The decree (Law Decree No. 22 of 25 March 2019) was published on 25 March 2019 in the Official Gazette and came into force one day later. The decree sets out the Italian Temporary Permission Regime (the “Italian TPR”), with a grace period during which UK entities can continue to operate in Italy, provided that they have given notice of their intention to the competent regulatory authority.

The Italian TPR more specifically sets out the following:

  • UK banks can continue to provide banking services for a period of eighteen months, provided that they file a notice to the Bank of Italy, at least three business days prior to the expected date of a no deal exit. Following the notice, they will only be entitled to carry on existing relationships with respect to deposit-taking activities carried out on a cross-border basis before such a date, without being able to enter into new agreements with Italian clients;
  • equally, UK banks and investment firms operating in Italy through a branch can continue to provide investment services for a period of eighteen months, provided that they file a notice to the Bank of Italy or to the Commissione Nazionale per le Società e la Borsa (“CONSOB”), depending on which is the relevant authority, at least three business days prior to the expected date of a no deal exit;
  • UK banks and investment firms operating in Italy on a cross-border basis can continue to provide investment services for a period of eighteen months provided that they file a notice to Bank of Italy or CONSOB, depending on which is the relevant authority, and that they provide such services only to MiFID-eligible counterparties, per sepublic and professional clients, and for the sole purpose of managing the life cycle of over-the-counter derivatives outstanding at a no deal date to any of the 20 Italian regions, the independent provinces of Trento and Bolzano, and local entities;
  • UK e-money institutions operating in Italy through a branch can continue to carry out such operations for a period of eighteen months, provided that they file a notice to the Bank of Italy. UK e-money institutions operating on a cross-border basis shall cease operations in Italy by the end of a shorter six months period;
  • UK payment institutions, asset management companies, investment funds and other collective undertakings, banks, investment firms providing services in Italy on a cross-border basis to retail clients, or firms that have not filed the relevant notice with the competent authorities as set out above, shall cease operations in Italy by the end of a shorter six months period, during which they will only be permitted to serve and manage existing contracts;
  • UK insurance companies operating in Italy can continue activities during a period of eighteen months however, this is limited to the maintenance of the existing insurance contracts and coverages without entering into any new contract, or renewing existing contracts. UK insurance and re-insurance distributors shall cease operations in Italy by the end of a shorter six months period; and
  • UK-regulated firms operating trading venues in Italy can continue to manage such venues and grant access to providers established in Italy on the no deal date, provided that within such a date they file the application the Bank of Italy or CONSOB, depending on which is the relevant authority, to continue the operations in compliance with the applicable European provisions.
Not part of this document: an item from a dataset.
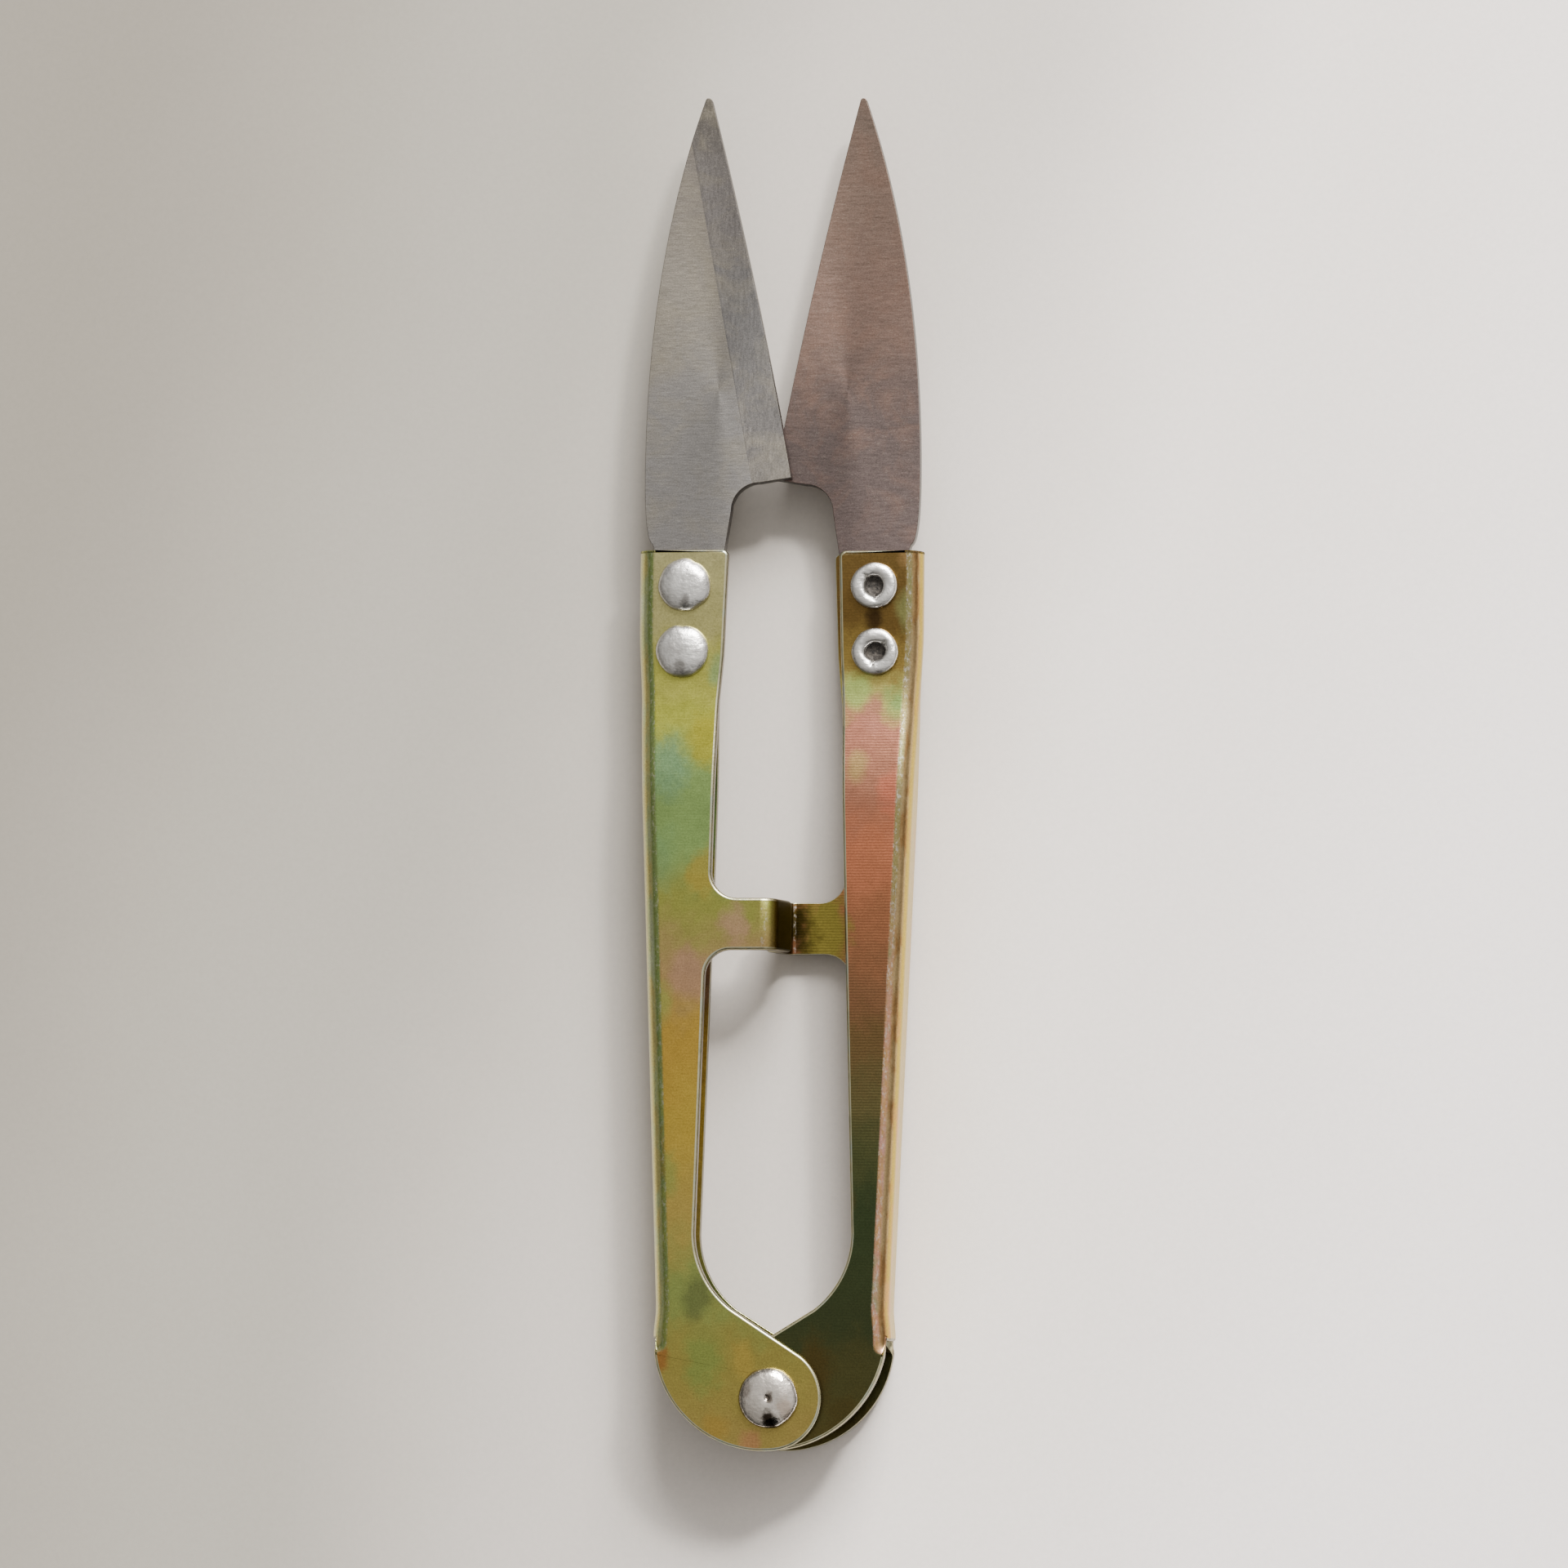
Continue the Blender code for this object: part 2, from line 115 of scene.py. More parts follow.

As per Italian financial entities, the Italian TPR more specifically sets out the following:

  • Italian-regulated entities (including banks, investment firms, payment and e-money institutions, SGRs, SICAV, SICAF, managers of EuVECA, EuSEF and ELTIF funds, and financial intermediaries (under Article 106 of the Italian Banking Act)) operating in the UK can continue their activities during a period of eighteen months, provided that they file a notice with the Bank of Italy or CONSOB, whichever is the relevant authority, and comply with the applicable UK provisions; and
  • Italian-regulated firms operating trading venues in the UK can continue to manage such venues and grant access to providers established in the UK on the no deal date provided that they file the application with the Bank of Italy or CONSOB, whichever is the relevant authority, to continue the operations in compliance with the applicable UK and European provisions.

Following the publication in the Official Gazette of Law No. 41 of 20 May 2019, 5 which converted the previous decree into law, on 1 August 2019 CONSOB issued an updated Brexit Notice (the “Notice”).      6 The updated Notice did not provide new requirements to be met by regulated firms, nor did it amend the filing forms attached to the previous notice. As a consequence, notifications, applications for authorization, and notices that were already filed with CONSOB were still valid. However, regulated firms must file with CONSOB any changes and/or updates to the information and data previously disclosed, in addition to keeping their clients informed about such changes and/or updates. To ease regulated firms’ review, all changes in the updated Notice were highlighted in bold italics.

NEXT STEPS

UK entities operating in EU countries are advised to continue to follow closely the development of Brexit in the UK, and plan accordingly, depending on the EU countries their activities are based. Action is required in Ireland, where it’s urgent for firms to assess their readiness for a no deal Brexit and take necessary steps, funds boards are also required to assess the impact of Brexit in their fund documentation and communicate the outcome this assessment to the CIB.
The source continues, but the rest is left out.